● Set task
Take every line from the listing below that contains "materials".
>> Start
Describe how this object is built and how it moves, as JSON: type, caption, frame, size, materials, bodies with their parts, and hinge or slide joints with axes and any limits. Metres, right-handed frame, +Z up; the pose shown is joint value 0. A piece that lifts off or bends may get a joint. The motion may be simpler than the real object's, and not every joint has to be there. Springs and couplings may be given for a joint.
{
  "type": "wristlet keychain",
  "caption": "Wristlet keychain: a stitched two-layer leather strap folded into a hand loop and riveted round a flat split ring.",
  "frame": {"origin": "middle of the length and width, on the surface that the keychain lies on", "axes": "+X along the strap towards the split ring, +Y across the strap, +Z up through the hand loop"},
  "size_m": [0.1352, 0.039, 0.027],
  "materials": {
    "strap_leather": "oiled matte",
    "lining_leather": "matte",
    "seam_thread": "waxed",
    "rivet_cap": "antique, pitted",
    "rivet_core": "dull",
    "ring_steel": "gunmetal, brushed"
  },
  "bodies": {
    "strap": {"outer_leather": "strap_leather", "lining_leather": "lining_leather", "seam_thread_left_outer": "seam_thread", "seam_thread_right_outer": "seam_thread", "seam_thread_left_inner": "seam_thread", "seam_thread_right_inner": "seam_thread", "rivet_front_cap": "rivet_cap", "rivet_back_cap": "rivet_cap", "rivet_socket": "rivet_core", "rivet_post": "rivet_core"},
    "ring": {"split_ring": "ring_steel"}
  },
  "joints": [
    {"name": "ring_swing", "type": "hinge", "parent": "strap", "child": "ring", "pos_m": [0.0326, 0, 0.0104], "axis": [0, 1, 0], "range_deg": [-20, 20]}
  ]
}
>> End
● Task result
Describe how this object is built and how it moves, as JSON: type, caption, frame, size, materials, bodies with their parts, and hinge or slide joints with axes and any limits. Metres, right-handed frame, +Z up; the pose shown is joint value 0. A piece that lifts off or bends may get a joint. The motion may be simpler than the real object's, and not every joint has to be there. Springs and couplings may be given for a joint.
  "materials": {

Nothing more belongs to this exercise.